There is still a place for strategically placed brick-and-mortar office supply stores. Many schools have already come on stream physically, and consumers still want to try out their pens and feel notebooks’ and binders’ quality.

Staples has been on a tear to renovate all of its stores into experiential marketplaces, which will compete with Amazon. These retail outlets provide much-needed jobs, which many locals will support more now than ever!

By offering quick same-day delivery, curbside pick-up, and frictionless returns, the in-store experience will become an advantage for all brick-and-mortar retailers once COVID-19 is conquered. After all, consumers are human beings who still want to socialize and have amazing experiences now more than ever!

James Tenser
Active Member
3 years ago

Two uninspiring businesses, combined, will not yield a winner. In fact, it may be argued that the mechanics of executing the merger will distract both companies from what is really needed at this time — a complete reimagination of their business sector to compete with Amazon.com.
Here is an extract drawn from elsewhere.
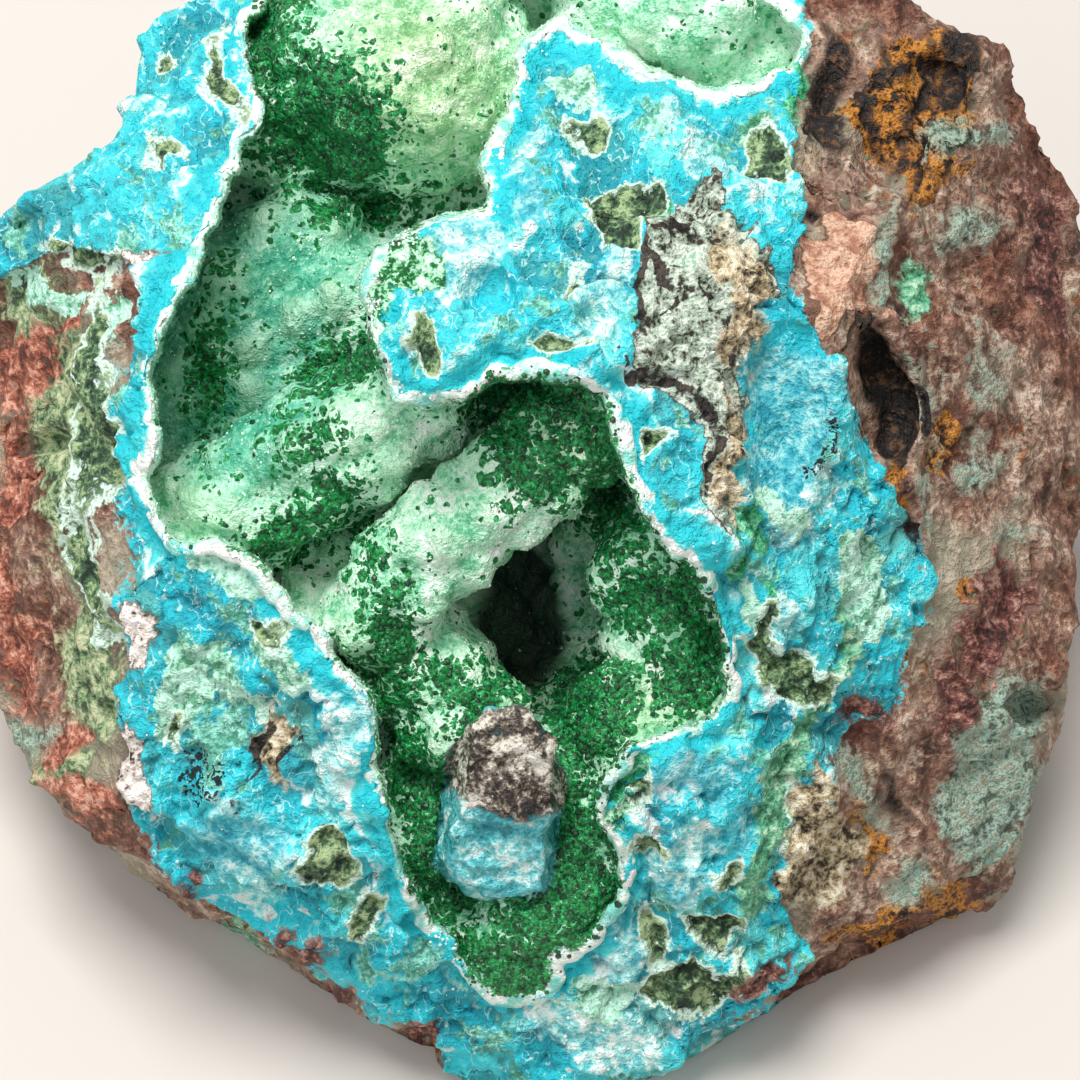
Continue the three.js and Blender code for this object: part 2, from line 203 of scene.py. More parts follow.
def chip_facets(main):
    """Small facets on a golden spiral, each turned a little from the main facet that it is on."""
    i = np.arange(CHIPS)
    height = 1 - 2 * (i + 0.5) / CHIPS
    turn = math.pi * (3 - math.sqrt(5)) * i
    radius = np.sqrt(1 - height**2)
    toward = np.stack([radius * np.cos(turn), radius * np.sin(turn), height], axis=1)
    at = toward * ((1 - CHIP_DEPTH * (2 * scatter(i) - 1)) / gauge(toward, main, FACET_SHARPNESS))[:, None]
    pull = np.maximum(toward @ main.T, 0)
    pull = (pull / pull.max(axis=1, keepdims=True)) ** (FACET_SHARPNESS - 1)
    normal = pull @ main
    normal /= np.linalg.norm(normal, axis=1, keepdims=True)
    normal += np.stack([(scatter(i + 100 * k) - 0.5) * 2 * CHIP_TILT for k in (1, 2, 3)], axis=1)
    normal /= np.linalg.norm(normal, axis=1, keepdims=True)
    return normal / (normal * at).sum(axis=1, keepdims=True)


main_facets = np.array(FACET_FEET, float)
main_facets /= (main_facets**2).sum(axis=1, keepdims=True)
all_chips = chip_facets(main_facets)
polar = np.linspace(0, math.pi, RADIUS_ROWS)
turn = np.linspace(0, 2 * math.pi, RADIUS_COLUMNS + 1)
radius_map = np.empty((RADIUS_ROWS, RADIUS_COLUMNS + 1), np.float32)
for row in range(RADIUS_ROWS):
    ring = np.stack([np.sin(polar[row]) * np.cos(turn), np.sin(polar[row]) * np.sin(turn),
                     np.full_like(turn, np.cos(polar[row]))], axis=1)
    levels = np.maximum(ring @ all_chips.T, 1e-9)
    levels = np.concatenate([levels, gauge(ring, main_facets, FACET_SHARPNESS)[:, None]], axis=1)
    highest = levels.max(axis=1, keepdims=True)
    total = ((levels / highest) ** CHIP_SHARPNESS).sum(axis=1)
    radius_map[row] = 1 / (highest[:, 0] * total ** (1 / CHIP_SHARPNESS))


def between(table, row, column):
    """Reads a table between its entries: the four nearest, each weighted by how near it is."""
    i = np.minimum(row.astype(int), table.shape[0] - 2)
    j = np.minimum(column.astype(int), table.shape[1] - 2)
    a, b = row - i, column - j
    near = table[i, j] * (1 - b) + table[i, j + 1] * b
    far = table[i + 1, j] * (1 - b) + table[i + 1, j + 1] * b
    return near * (1 - a) + far * a


def radius_toward(face):
    """The rock's radius towards face points, read from the map, and the points' own distance."""
    length = np.maximum(np.linalg.norm(face, axis=-1), 1e-6)
    row = np.arccos(np.clip(face[..., 2] / length, -1, 1)) / math.pi * (RADIUS_ROWS - 1)
    column = (np.arctan2(face[..., 1], face[..., 0]) % (2 * math.pi)) / (2 * math.pi) * RADIUS_COLUMNS
    return between(radius_map, row, column), length


print("radius from", radius_map.min(), "to", radius_map.max(), "mm;", round(time.time() - started, 1), "s")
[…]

Category killers were a revolutionary idea in the store-only 1980s, but their ability to dominate has been steadily eroded by digital commerce in the ensuing decades.

In this instance, the FTC has a legitimate role to play regarding the reduction of consumer choice if Staples/Office Depot/Max become one. With or without their OK, we can anticipate more store closures under both banners, as the investors seek to cut their losses.

storewanderer
storewanderer
Member
3 years ago

I don’t even understand why they need to merge. Both chains are basically zombie retailers as far as their physical stores go. One can wait for the other to go under then try to be the dominant player.

In my area, Office Depot is somehow in better shape than Staples (has remodeled/downsized some stores in the past few years, so the stores at least look fresh). Staples looks absolutely terrible with unkempt stores, poor merchandising, and skeleton staffing levels — cannot believe how far Staples has fallen from 15 years ago in-store.

Also think with all this “work from home” stuff, it will hurt their large contract business.

Craig Sundstrom
Craig Sundstrom
Noble Member
3 years ago

Did it ever make sense? (Bonus Question: do any of these mergers ever make sense? How many?)

Oh, I know, there are always these impressive presentations that X dollars will be saved by closing Y “redundancies” … and the only increase will be the CEO making Z times what the old one made (but there will only be one instead of two).

Maybe these things really happen, but mostly what consumers see is the eliminated redundancies, meaning either stores or employees (frequently both).

As for the timing, will this Democratic admin be more open to it than the last one? (Second Bonus Question: why didn’t they propose this a year ago, in the middle of a dogmatically anti-regulation Republican admin? Personally I find it hard to get enthused with a group that seems to have such ill timing).